DATA PROVIDED:
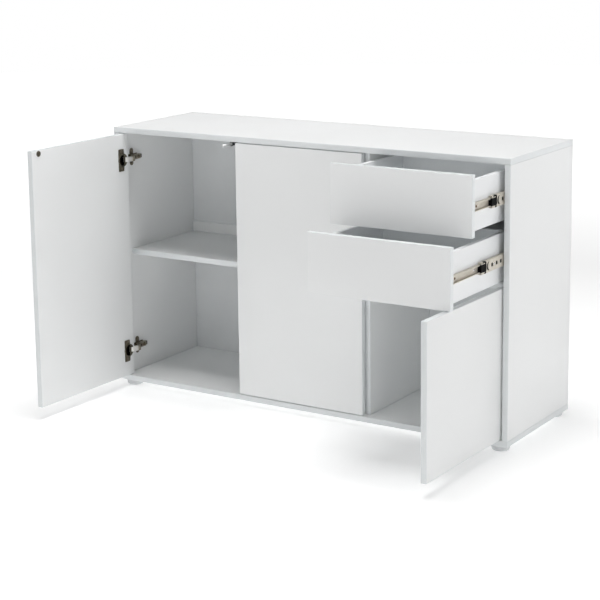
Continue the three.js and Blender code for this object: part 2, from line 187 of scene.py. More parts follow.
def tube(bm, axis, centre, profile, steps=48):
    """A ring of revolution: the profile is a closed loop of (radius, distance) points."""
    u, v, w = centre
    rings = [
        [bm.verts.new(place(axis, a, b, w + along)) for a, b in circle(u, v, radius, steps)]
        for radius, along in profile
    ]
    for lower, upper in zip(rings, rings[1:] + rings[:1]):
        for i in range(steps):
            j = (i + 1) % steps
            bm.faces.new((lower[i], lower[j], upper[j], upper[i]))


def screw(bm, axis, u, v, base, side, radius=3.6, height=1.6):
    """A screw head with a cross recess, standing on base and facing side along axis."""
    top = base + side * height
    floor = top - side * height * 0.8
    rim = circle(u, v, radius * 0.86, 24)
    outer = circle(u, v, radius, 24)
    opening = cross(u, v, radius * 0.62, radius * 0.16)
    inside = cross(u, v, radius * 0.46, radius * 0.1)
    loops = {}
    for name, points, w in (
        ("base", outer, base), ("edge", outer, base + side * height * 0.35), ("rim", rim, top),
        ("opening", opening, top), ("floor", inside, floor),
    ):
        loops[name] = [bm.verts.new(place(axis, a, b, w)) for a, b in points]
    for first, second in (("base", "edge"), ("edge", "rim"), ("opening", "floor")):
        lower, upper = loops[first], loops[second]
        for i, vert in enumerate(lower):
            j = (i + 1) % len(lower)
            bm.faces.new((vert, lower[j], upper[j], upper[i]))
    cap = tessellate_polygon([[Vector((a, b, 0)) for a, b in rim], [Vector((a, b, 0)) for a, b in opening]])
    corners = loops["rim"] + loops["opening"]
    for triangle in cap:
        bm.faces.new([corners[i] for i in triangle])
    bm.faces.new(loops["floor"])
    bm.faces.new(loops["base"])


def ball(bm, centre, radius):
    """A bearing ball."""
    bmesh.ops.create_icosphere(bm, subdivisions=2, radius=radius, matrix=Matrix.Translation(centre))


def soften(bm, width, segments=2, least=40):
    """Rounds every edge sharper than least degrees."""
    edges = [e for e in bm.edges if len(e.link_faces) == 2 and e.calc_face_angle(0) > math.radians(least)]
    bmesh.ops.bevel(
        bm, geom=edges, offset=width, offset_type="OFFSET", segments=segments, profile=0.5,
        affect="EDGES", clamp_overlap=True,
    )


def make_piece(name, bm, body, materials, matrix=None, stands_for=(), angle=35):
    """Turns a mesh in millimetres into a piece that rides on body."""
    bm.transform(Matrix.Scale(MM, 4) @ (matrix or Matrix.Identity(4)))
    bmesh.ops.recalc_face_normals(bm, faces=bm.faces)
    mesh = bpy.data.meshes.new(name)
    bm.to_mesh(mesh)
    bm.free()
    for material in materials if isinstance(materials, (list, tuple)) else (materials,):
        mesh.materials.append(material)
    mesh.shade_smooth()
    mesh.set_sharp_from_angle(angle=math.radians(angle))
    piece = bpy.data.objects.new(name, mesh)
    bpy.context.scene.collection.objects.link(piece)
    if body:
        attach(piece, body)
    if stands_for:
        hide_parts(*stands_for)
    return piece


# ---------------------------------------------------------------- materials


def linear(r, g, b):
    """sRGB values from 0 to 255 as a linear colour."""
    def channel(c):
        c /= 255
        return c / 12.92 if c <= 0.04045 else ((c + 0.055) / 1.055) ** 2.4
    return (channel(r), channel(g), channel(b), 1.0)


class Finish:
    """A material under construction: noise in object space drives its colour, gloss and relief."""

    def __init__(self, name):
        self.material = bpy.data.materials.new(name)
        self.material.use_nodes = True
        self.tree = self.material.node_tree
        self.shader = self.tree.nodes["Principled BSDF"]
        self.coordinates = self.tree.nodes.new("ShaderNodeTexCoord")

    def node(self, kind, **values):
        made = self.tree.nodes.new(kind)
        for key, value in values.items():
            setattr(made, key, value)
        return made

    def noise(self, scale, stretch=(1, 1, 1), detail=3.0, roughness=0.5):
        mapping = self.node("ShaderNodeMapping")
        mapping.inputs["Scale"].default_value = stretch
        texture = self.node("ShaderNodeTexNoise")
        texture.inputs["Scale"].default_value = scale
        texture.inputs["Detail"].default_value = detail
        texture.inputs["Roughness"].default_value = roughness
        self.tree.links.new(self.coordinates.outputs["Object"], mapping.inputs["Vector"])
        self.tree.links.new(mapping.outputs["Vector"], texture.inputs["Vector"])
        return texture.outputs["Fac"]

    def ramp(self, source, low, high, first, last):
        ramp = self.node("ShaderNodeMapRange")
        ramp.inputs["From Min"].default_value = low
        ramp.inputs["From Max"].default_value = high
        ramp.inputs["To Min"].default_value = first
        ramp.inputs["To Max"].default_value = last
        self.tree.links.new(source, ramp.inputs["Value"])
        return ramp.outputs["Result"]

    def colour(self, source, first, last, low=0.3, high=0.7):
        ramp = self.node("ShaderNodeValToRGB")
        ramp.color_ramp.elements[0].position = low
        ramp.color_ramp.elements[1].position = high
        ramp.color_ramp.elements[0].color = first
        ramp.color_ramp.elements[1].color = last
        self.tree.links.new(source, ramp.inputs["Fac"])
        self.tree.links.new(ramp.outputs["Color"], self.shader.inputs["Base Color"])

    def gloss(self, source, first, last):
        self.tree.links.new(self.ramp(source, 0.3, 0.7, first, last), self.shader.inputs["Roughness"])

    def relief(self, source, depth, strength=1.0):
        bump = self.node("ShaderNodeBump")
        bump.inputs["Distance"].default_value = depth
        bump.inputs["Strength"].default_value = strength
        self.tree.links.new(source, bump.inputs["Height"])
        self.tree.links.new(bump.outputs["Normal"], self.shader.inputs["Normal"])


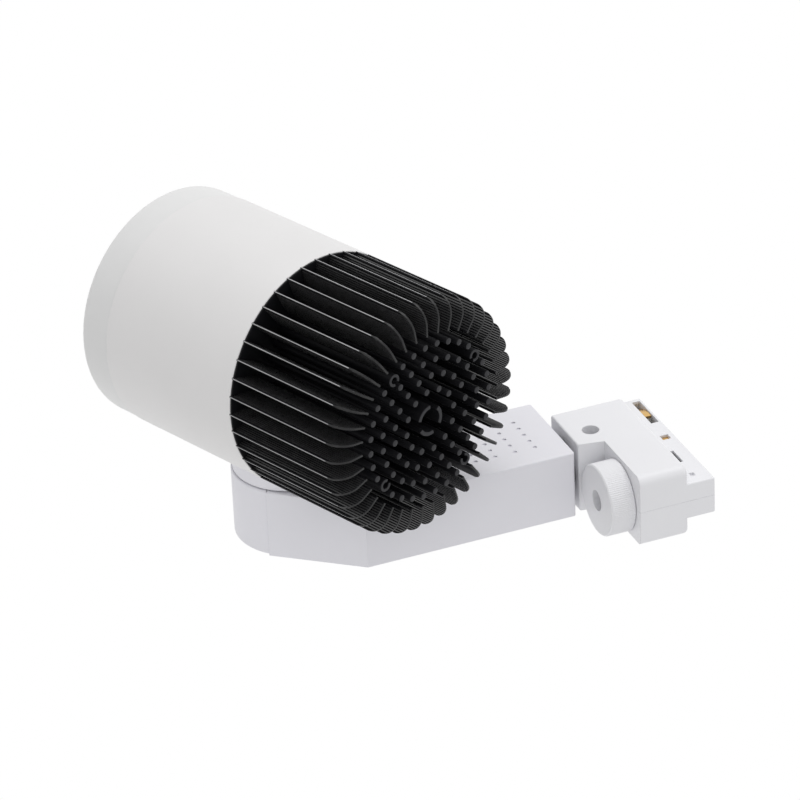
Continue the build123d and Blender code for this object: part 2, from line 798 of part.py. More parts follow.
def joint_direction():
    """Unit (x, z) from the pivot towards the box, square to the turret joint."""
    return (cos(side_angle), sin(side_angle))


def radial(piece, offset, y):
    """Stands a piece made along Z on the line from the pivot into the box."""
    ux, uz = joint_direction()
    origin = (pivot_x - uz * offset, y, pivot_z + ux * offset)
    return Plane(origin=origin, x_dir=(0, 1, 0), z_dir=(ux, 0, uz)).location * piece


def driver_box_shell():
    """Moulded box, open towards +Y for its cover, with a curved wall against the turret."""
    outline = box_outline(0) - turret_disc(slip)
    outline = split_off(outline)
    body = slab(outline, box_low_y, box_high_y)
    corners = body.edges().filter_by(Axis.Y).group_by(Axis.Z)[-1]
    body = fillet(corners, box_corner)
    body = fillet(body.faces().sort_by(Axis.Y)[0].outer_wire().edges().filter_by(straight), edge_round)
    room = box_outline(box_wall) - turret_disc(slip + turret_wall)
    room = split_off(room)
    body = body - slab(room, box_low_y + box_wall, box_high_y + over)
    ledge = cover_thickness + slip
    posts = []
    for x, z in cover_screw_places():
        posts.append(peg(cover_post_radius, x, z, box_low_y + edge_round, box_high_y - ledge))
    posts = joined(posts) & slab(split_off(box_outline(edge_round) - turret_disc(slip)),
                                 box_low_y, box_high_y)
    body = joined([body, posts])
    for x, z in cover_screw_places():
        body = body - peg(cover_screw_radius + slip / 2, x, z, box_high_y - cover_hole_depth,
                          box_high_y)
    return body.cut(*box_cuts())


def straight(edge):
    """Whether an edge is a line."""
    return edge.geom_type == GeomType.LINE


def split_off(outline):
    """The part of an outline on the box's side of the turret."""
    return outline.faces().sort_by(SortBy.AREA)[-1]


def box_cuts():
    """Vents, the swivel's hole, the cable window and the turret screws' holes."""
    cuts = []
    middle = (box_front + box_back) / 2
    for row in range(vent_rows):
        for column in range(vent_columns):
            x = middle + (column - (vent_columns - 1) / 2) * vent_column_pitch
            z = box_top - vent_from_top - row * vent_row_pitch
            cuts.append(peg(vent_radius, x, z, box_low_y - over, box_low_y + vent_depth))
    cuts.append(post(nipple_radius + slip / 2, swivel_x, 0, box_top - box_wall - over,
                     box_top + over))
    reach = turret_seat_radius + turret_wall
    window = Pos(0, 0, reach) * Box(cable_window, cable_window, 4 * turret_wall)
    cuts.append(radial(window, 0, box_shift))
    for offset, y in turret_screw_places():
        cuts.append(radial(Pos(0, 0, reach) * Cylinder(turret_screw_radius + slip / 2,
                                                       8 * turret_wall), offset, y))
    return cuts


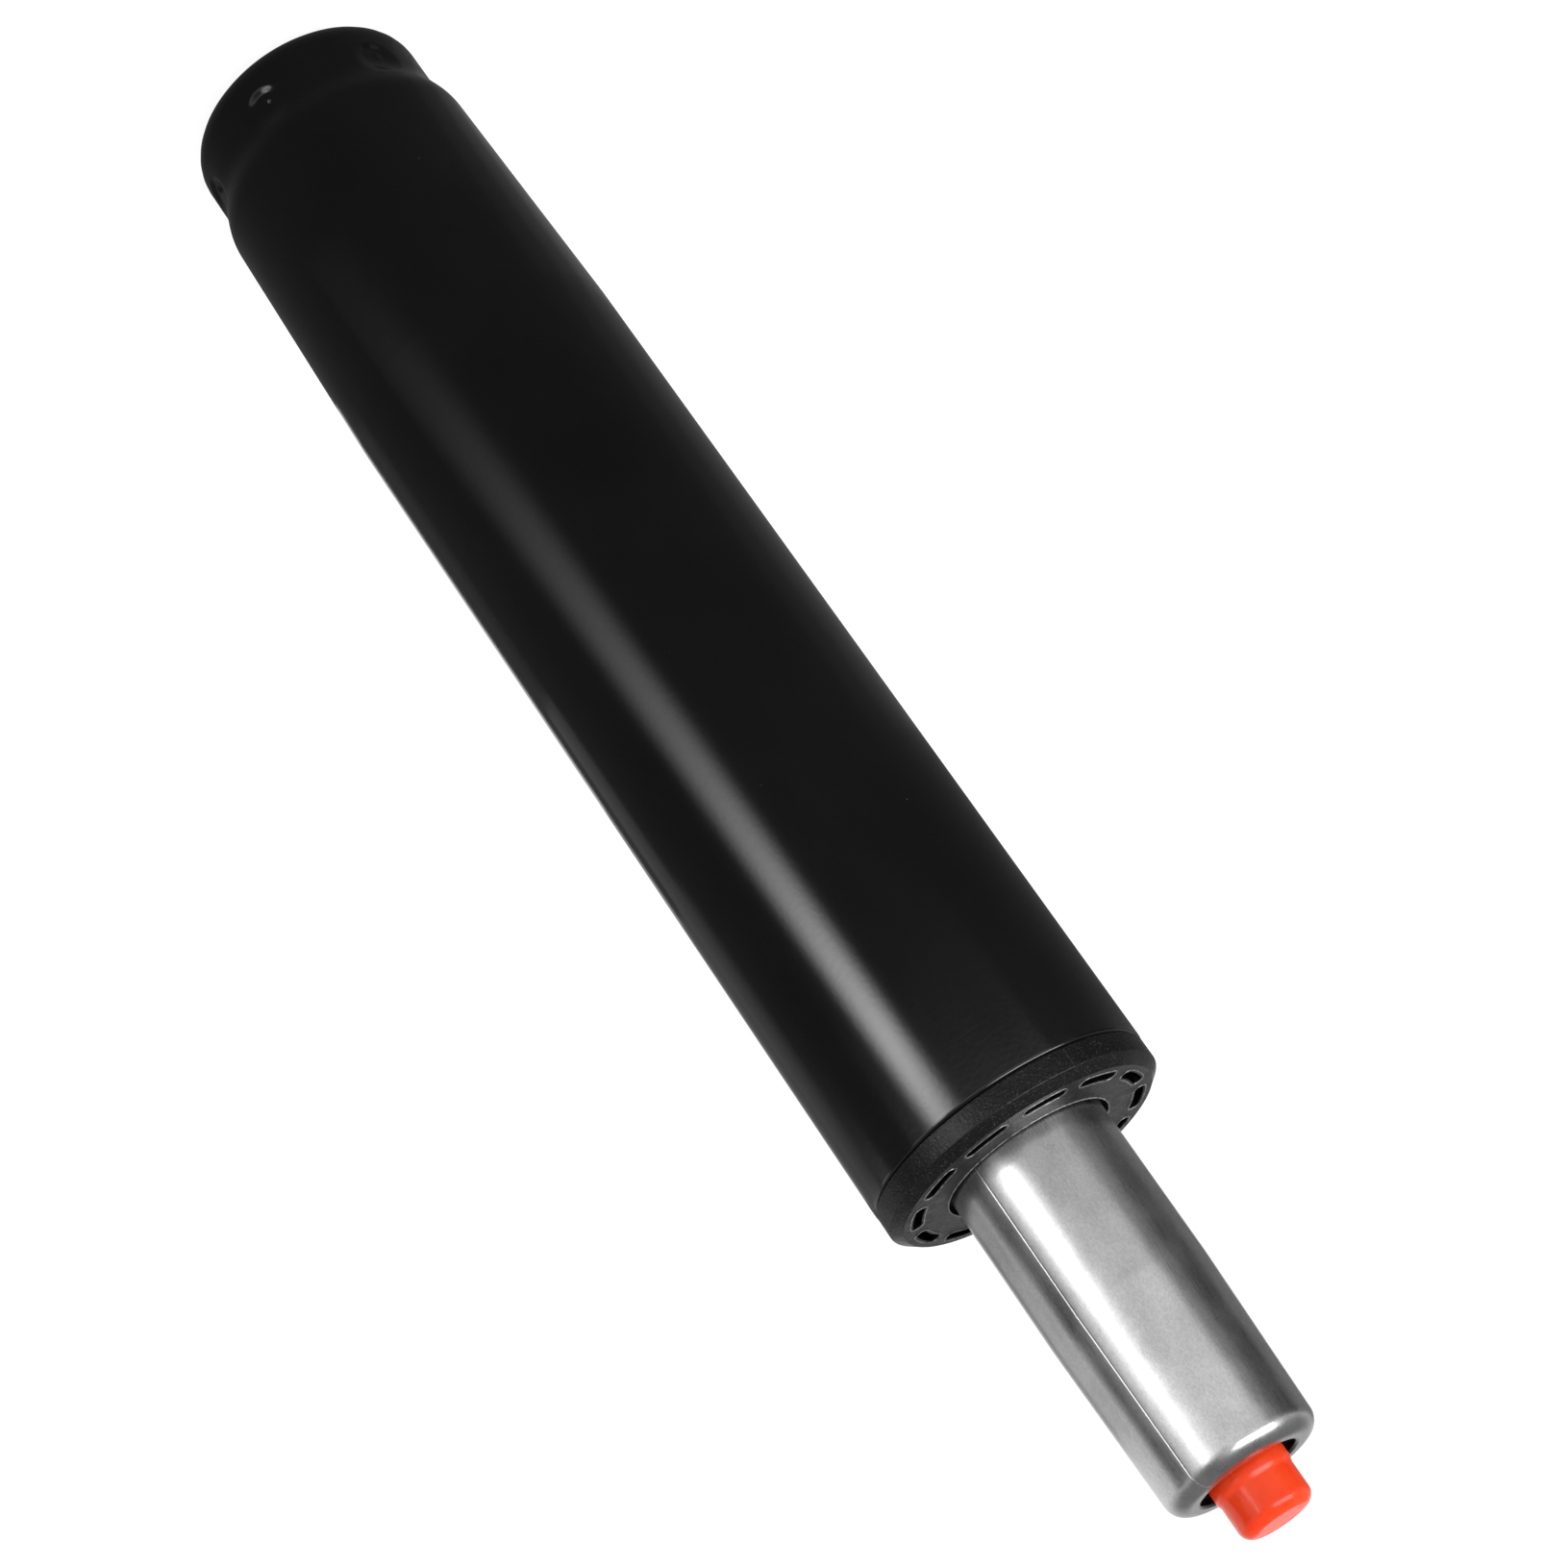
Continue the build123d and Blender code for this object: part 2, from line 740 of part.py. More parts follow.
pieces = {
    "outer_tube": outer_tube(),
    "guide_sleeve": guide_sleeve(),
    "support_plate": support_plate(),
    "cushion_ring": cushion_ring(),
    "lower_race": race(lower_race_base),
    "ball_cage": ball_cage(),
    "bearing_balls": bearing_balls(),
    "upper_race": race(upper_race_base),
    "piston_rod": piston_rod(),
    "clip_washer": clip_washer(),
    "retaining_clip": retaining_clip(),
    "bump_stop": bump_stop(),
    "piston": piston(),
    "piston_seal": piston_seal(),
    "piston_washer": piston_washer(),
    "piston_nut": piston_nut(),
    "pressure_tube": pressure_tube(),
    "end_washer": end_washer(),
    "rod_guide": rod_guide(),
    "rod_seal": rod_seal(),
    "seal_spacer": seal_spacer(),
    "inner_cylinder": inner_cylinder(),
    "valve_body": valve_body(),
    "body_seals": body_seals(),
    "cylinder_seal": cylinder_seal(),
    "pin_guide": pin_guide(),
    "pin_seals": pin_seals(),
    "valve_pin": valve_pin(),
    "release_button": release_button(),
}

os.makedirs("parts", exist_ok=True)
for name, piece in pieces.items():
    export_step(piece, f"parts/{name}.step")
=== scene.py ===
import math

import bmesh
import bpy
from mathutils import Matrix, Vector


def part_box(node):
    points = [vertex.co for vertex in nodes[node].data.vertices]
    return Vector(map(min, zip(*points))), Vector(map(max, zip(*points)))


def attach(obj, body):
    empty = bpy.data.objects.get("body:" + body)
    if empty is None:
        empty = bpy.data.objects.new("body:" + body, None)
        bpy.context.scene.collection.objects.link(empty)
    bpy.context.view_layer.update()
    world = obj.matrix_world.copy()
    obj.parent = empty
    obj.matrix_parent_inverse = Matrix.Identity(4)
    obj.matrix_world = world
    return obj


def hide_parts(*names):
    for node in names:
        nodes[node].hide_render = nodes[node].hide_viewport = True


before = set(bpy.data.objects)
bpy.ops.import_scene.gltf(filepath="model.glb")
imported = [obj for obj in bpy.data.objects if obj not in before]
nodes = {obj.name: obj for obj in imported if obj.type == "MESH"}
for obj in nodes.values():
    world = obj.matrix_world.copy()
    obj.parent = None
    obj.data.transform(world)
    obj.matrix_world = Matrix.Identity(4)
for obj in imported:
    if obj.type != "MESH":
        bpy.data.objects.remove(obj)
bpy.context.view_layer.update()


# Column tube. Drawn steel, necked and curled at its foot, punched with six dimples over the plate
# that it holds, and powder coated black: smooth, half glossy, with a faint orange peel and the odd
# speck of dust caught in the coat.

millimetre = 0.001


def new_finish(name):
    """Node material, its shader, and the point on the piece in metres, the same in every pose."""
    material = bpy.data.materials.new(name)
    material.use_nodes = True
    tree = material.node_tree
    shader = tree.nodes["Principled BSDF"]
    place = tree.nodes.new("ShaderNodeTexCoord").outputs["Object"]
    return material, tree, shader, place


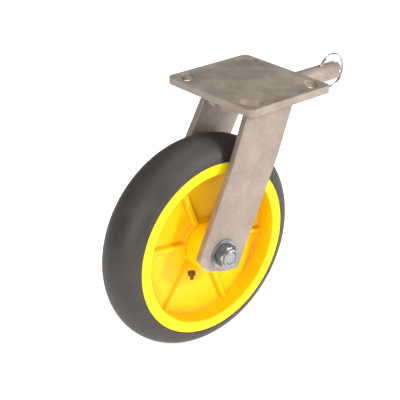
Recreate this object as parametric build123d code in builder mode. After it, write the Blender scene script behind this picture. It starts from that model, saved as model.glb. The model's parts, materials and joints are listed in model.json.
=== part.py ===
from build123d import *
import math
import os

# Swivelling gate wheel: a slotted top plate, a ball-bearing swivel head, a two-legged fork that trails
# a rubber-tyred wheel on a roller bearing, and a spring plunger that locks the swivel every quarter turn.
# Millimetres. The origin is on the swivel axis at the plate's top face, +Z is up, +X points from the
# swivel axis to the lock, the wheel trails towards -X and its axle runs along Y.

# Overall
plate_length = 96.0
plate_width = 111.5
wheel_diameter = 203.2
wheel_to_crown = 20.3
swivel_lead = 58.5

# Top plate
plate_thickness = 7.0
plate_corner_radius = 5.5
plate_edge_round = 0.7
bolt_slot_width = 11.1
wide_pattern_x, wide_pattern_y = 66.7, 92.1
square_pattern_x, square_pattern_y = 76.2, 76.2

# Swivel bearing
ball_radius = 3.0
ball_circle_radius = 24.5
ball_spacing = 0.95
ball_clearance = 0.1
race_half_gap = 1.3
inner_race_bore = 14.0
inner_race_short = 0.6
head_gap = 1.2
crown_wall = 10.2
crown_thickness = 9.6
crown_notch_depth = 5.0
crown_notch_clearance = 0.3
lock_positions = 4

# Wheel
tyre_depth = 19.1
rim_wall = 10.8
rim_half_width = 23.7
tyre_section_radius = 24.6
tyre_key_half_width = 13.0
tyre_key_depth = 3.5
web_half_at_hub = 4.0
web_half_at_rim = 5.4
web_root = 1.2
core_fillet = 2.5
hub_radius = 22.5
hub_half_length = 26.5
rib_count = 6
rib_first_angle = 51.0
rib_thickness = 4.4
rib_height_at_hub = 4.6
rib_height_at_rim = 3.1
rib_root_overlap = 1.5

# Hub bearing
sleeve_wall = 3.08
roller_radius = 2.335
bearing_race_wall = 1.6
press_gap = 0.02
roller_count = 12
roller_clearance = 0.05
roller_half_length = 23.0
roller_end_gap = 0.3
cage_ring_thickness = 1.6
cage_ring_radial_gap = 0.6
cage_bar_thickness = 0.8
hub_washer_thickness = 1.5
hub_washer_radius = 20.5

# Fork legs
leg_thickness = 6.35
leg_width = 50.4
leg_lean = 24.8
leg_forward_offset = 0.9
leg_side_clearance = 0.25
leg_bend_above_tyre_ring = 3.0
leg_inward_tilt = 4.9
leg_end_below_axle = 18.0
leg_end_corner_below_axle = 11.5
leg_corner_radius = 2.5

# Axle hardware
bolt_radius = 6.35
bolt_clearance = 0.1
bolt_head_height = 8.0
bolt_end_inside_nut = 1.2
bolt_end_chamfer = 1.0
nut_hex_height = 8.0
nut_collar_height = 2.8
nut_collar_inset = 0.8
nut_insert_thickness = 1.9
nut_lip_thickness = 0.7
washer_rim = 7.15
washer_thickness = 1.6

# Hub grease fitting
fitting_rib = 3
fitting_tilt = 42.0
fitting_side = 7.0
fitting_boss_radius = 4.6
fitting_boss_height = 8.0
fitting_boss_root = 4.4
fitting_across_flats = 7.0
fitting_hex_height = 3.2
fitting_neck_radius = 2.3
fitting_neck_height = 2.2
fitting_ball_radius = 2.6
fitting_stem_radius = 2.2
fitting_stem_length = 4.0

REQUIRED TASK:
Copy verbatim the line that contains "Recreate this object", the line that contains "square_pattern_x, square_pattern_y = 76.2, 76.2", and all lines between them.

EXERCISE SOLUTION:
Recreate this object as parametric build123d code in builder mode. After it, write the Blender scene script behind this picture. It starts from that model, saved as model.glb. The model's parts, materials and joints are listed in model.json.
=== part.py ===
from build123d import *
import math
import os

# Swivelling gate wheel: a slotted top plate, a ball-bearing swivel head, a two-legged fork that trails
# a rubber-tyred wheel on a roller bearing, and a spring plunger that locks the swivel every quarter turn.
# Millimetres. The origin is on the swivel axis at the plate's top face, +Z is up, +X points from the
# swivel axis to the lock, the wheel trails towards -X and its axle runs along Y.

# Overall
plate_length = 96.0
plate_width = 111.5
wheel_diameter = 203.2
wheel_to_crown = 20.3
swivel_lead = 58.5

# Top plate
plate_thickness = 7.0
plate_corner_radius = 5.5
plate_edge_round = 0.7
bolt_slot_width = 11.1
wide_pattern_x, wide_pattern_y = 66.7, 92.1
square_pattern_x, square_pattern_y = 76.2, 76.2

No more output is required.